--- Start of Source material ---

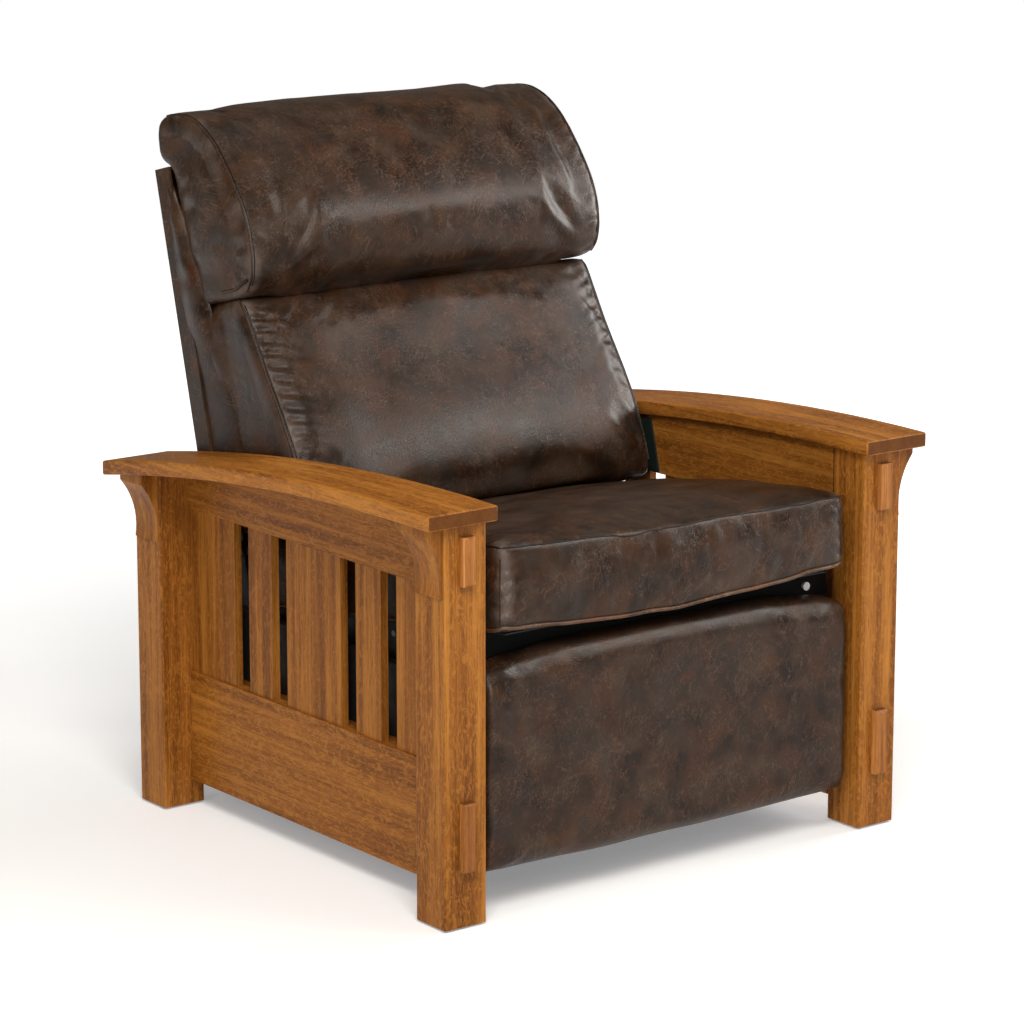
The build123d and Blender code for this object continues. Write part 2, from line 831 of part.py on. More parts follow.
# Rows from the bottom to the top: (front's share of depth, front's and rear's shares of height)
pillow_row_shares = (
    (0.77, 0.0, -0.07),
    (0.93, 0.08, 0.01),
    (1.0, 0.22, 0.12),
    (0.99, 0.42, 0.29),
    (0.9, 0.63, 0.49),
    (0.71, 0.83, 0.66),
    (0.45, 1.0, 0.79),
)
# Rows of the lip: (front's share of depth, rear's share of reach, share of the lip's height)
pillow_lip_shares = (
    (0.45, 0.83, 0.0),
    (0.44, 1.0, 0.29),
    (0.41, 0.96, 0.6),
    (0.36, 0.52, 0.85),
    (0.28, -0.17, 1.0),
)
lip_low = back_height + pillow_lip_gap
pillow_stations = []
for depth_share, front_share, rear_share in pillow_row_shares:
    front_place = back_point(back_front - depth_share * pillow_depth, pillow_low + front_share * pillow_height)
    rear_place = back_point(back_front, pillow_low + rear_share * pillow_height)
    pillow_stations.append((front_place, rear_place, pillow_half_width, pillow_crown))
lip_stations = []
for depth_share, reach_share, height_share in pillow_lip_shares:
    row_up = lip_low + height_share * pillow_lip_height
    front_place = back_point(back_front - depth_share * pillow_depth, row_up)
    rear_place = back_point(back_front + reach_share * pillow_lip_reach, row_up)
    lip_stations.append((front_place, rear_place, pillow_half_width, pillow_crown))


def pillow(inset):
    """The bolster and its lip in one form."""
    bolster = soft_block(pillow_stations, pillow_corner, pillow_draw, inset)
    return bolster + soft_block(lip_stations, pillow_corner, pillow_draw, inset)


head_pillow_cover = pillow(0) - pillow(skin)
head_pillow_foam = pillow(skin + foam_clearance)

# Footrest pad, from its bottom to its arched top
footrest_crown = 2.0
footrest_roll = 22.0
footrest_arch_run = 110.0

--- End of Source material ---

__Problem requirements__
The lines above should be duplicated exactly.

__Right answer__
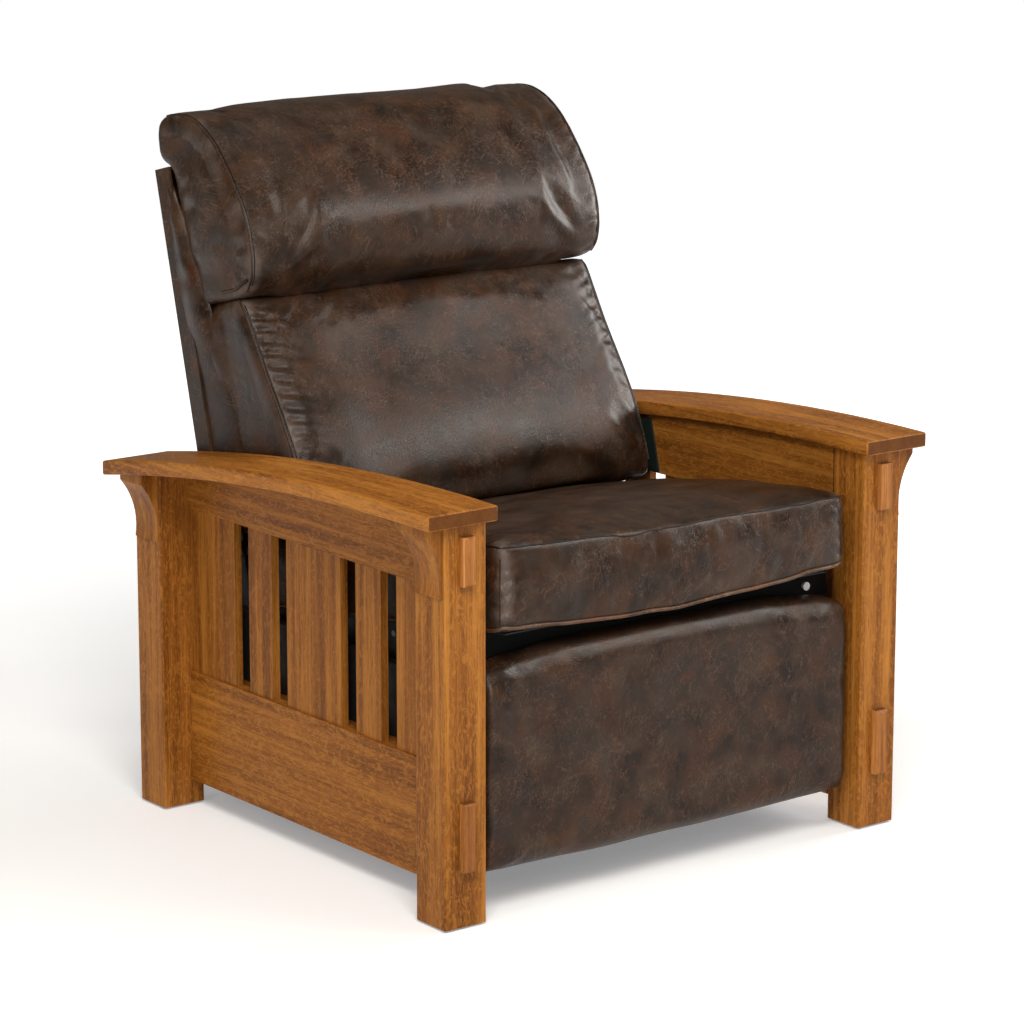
The build123d and Blender code for this object continues. Write part 2, from line 831 of part.py on. More parts follow.
# Rows from the bottom to the top: (front's share of depth, front's and rear's shares of height)
pillow_row_shares = (
    (0.77, 0.0, -0.07),
    (0.93, 0.08, 0.01),
    (1.0, 0.22, 0.12),
    (0.99, 0.42, 0.29),
    (0.9, 0.63, 0.49),
    (0.71, 0.83, 0.66),
    (0.45, 1.0, 0.79),
)
# Rows of the lip: (front's share of depth, rear's share of reach, share of the lip's height)
pillow_lip_shares = (
    (0.45, 0.83, 0.0),
    (0.44, 1.0, 0.29),
    (0.41, 0.96, 0.6),
    (0.36, 0.52, 0.85),
    (0.28, -0.17, 1.0),
)
lip_low = back_height + pillow_lip_gap
pillow_stations = []
for depth_share, front_share, rear_share in pillow_row_shares:
    front_place = back_point(back_front - depth_share * pillow_depth, pillow_low + front_share * pillow_height)
    rear_place = back_point(back_front, pillow_low + rear_share * pillow_height)
    pillow_stations.append((front_place, rear_place, pillow_half_width, pillow_crown))
lip_stations = []
for depth_share, reach_share, height_share in pillow_lip_shares:
    row_up = lip_low + height_share * pillow_lip_height
    front_place = back_point(back_front - depth_share * pillow_depth, row_up)
    rear_place = back_point(back_front + reach_share * pillow_lip_reach, row_up)
    lip_stations.append((front_place, rear_place, pillow_half_width, pillow_crown))


def pillow(inset):
    """The bolster and its lip in one form."""
    bolster = soft_block(pillow_stations, pillow_corner, pillow_draw, inset)
    return bolster + soft_block(lip_stations, pillow_corner, pillow_draw, inset)


head_pillow_cover = pillow(0) - pillow(skin)
head_pillow_foam = pillow(skin + foam_clearance)

# Footrest pad, from its bottom to its arched top
footrest_crown = 2.0
footrest_roll = 22.0
footrest_arch_run = 110.0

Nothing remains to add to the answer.